Moving Forward: Honoring the Grief, Nurturing the Potential
Grieving this lost potential is valid. It’s acknowledging that your educational experience was lacking a crucial dimension that shapes individuals. It’s okay to feel a pang of envy towards those whose schools offered those springboards. It’s okay to wonder “What if?” with a genuine sense of loss.
But grief doesn’t have to be the end point. Honoring that feeling can also be a catalyst:
1. Acknowledge the Skills Gap Proactively: Identify the soft skills you feel underdeveloped (leadership, project management, specific technical skills) and seek opportunities now – volunteer work, online courses, community college workshops, joining local hobby groups or professional associations.
2. Reignite Dormant Passions: That interest in writing? Start a blog. Photography? Join an online community or take a class. Coding? Explore free online resources like Codecademy or Khan Academy. It’s never too late to explore.
3. Be the Change: If you’re in a position to influence education (as a parent, community member, or future educator), advocate fiercely for well-funded, diverse extracurricular programs.

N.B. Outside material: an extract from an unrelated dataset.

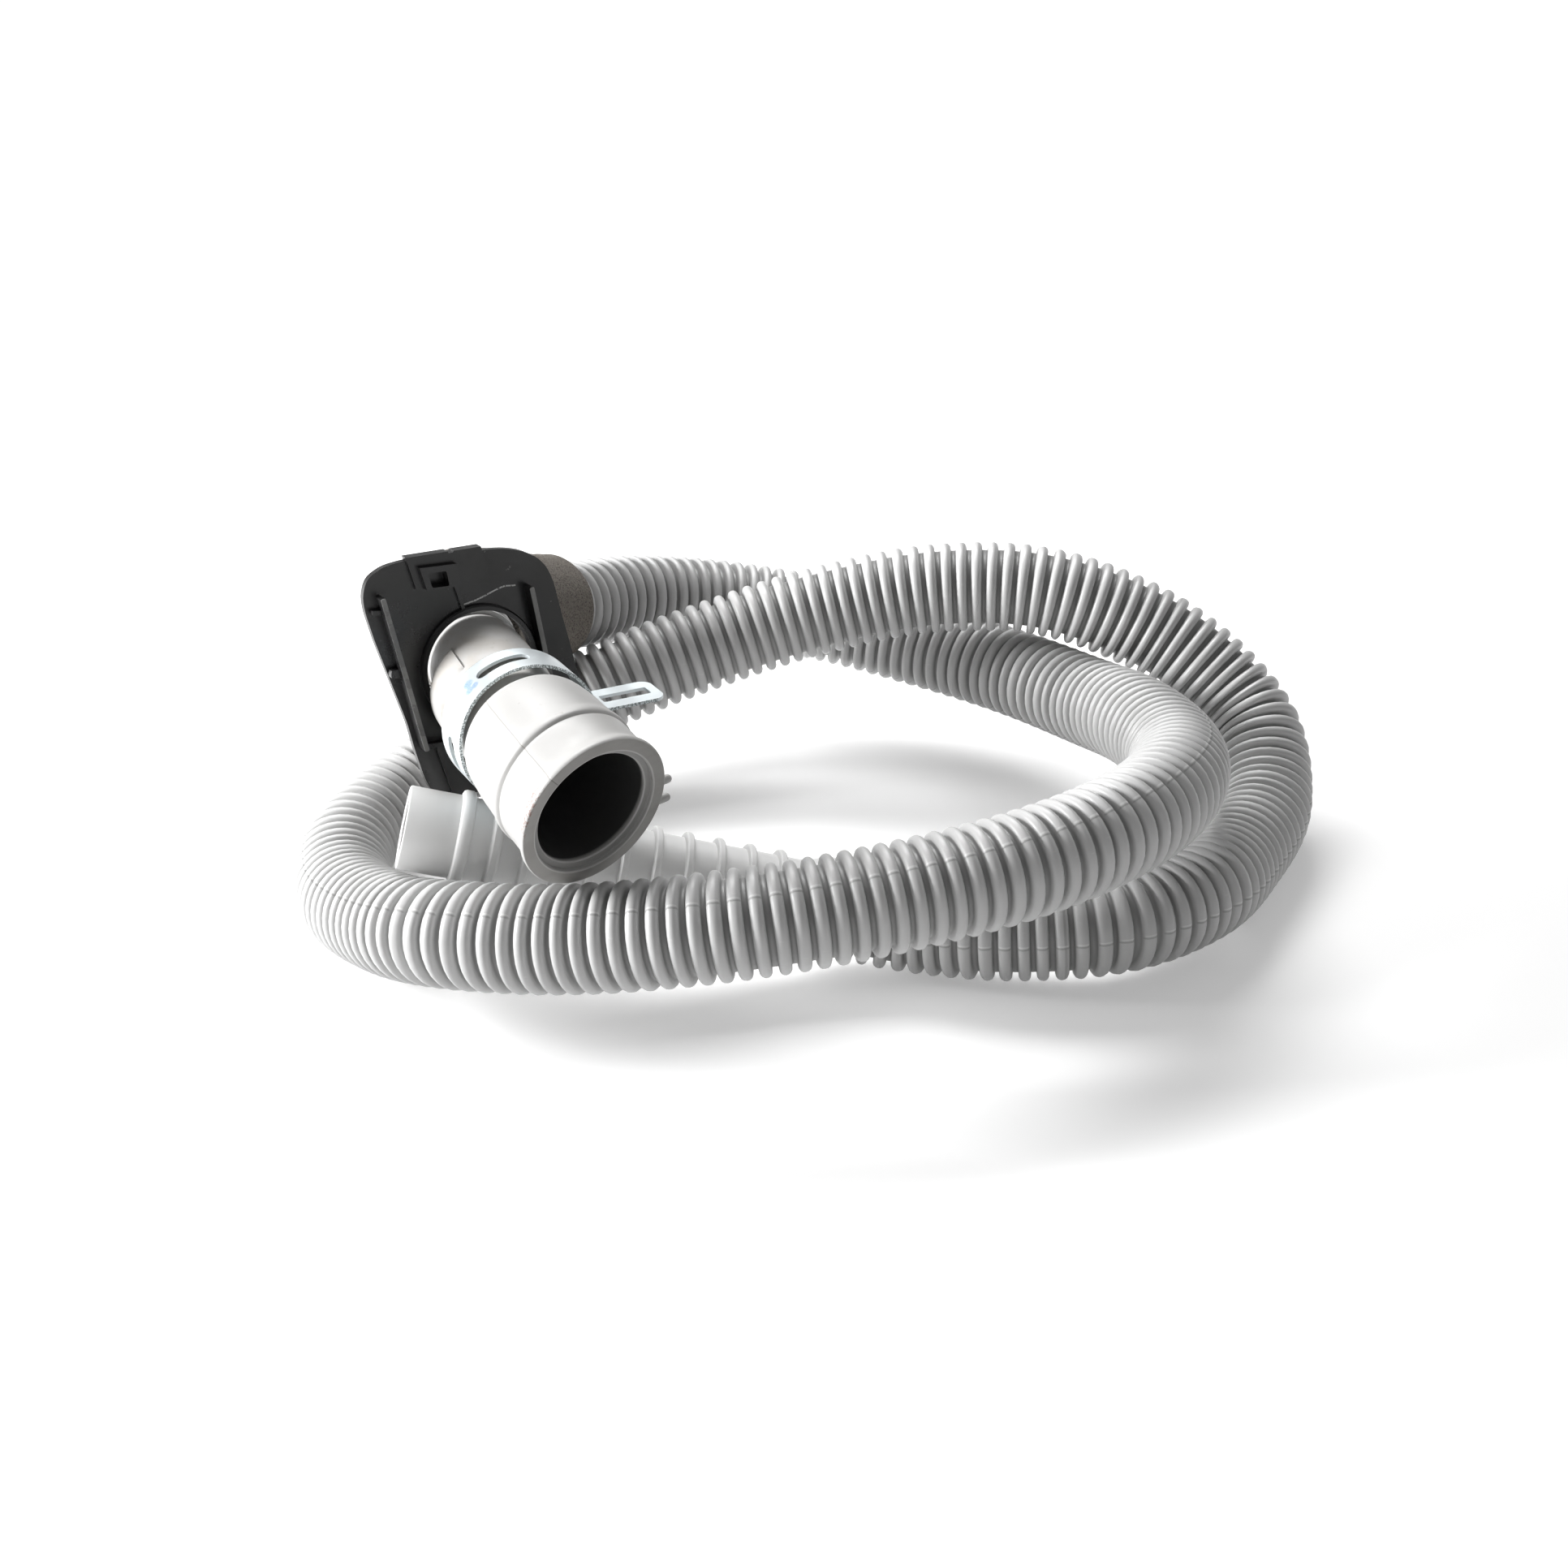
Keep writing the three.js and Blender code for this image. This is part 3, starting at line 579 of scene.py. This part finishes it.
def bootFinish(bench, where):
    look = bootLook
    toRight, toTop, _ = axesOf(bodyFrame)
    mouthRight, mouthTop, _ = axesOf(frameAlong(mouthCentre, mouthHeading))
    s = along(bench, where, mouthCentre, bodyHeading)
    face = along(bench, where, mouthCentre, mouthHeading)
    right, up = along(bench, where, mouthCentre, toRight), along(bench, where, mouthCentre, toTop)
    r = (right * right + up * up) ** 0.5
    turn = bench.reckon("ARCTAN2", up, right)
    cloud = bench.noise(where, 55.0, 5.0)
    fine = bench.noise(where, 1400.0, 2.0)
    smear = bench.noise(bench.vector("MULTIPLY", where, (1, 1, 2.4)), 90.0, 5.0)
    base = bench.mix(bench.ramp(cloud, 0.35, 0.7) * 0.5, look["rubber"], look["worn"])
    neckPart = bench.ramp(s, -40.5, -38.6, 1.0, 0.0)
    base = bench.mix(neckPart * bench.ramp(smear, 0.42, 0.68) * 0.6, base, look["neckDust"])
    specks = bench.ramp(bench.noise(where, 420.0, 2.0), 0.68, 0.73)
    base = bench.mix(specks * 0.35 * bench.ramp(cloud, 0.4, 0.6), base, look["speck"])
    seam = bench.ramp(abs(turn - look["seamTurn"]) * r, 0.06, 0.22, 1.0, 0.0) * (s > -39.5)
    base = bench.mix(seam * 0.7, base, look["seam"])
    rim = bench.ramp(face, -0.3, -0.1) * bench.ramp(r, 20.8, 21.05, 1.0, 0.0)
    rimTone = bench.mix(bench.ramp(smear, 0.4, 0.7) * 0.4, look["rim"], look["rimStain"])
    base = bench.mix(rim, base, rimTone)
    base = bench.mix(seam * rim * 0.6, base, look["seamCut"])
    rustSpot = spot(bench, where, mouthCentre - mouthRight * 19.8 + mouthTop * 6.8, 4, 9)
    rust = bench.ramp(fine, 0.5, 0.6) * rustSpot * (r > 20.5)
    base = bench.mix(rust * 0.6, base, look["rust"])
    ink = spot(bench, where, mouthCentre - bodyHeading * 21.2 - toRight * 14.6 + toTop * 13.1, 1.2, 2.3)
    base = bench.mix(ink * 0.4, base, look["ink"])
    ledge = (face < -1.2) * (face > -2.4) * (r > 15.65) * (r < 17.42)
    base = bench.mix(ledge, base, look["ledge"])
    # painted highlight: thin light rings on the two edges of the mouth's inner step
    outerLipHighlight = bench.line(r, 17.7, 0.1, 0.3) * (face > -0.5)
    innerLipHighlight = bench.line(r, 15.8, 0.1, 0.3) * (face > -2.4)
    base = bench.mix(bench.reckon("MAXIMUM", outerLipHighlight, innerLipHighlight) * 0.8, base, look["lipHighlight"])
    # painted shade: the bore inside the mouth is painted near black
    boreShade = bench.ramp(face, -3.6, -2.2, 1.0, 0.0) * bench.ramp(r, 15.9, 16.2, 1.0, 0.0) * (s > -36)
    base = bench.mix(boreShade, base, look["boreShade"])
    return {
        "Base Color": base,
        "Roughness": bench.ramp(smear, 0.35, 0.75, 0.42, 0.58),
        "Normal": bench.bump(0.25, 0.0004, fine * 0.1 + cloud * 0.5 - seam * 0.8),
    }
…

Share your story. Highlight their necessity, not just as “extras,” but as engines of personal development and future readiness.
4. Reframe Your Narrative: While you might grieve the ease with which certain skills or passions could have developed earlier, recognize the resilience and self-motivation you likely cultivated despite the lack. Your journey might have been harder, but it shaped a different, also valuable, strength.

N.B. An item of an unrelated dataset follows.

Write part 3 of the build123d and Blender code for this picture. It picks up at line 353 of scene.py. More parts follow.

The “other you” that might have flourished with school clubs is a poignant ghost. That potential was real. The grief for that unlived life is a testament to your awareness of your own capacity. While the past opportunity is gone, the core potential within you remains. By acknowledging the loss and consciously choosing to cultivate those missed skills and passions now, you do more than just grieve the person you could have been – you actively begin to nurture and become a fuller version of who you still can be. The doors might not have been opened for you then, but you hold the keys now.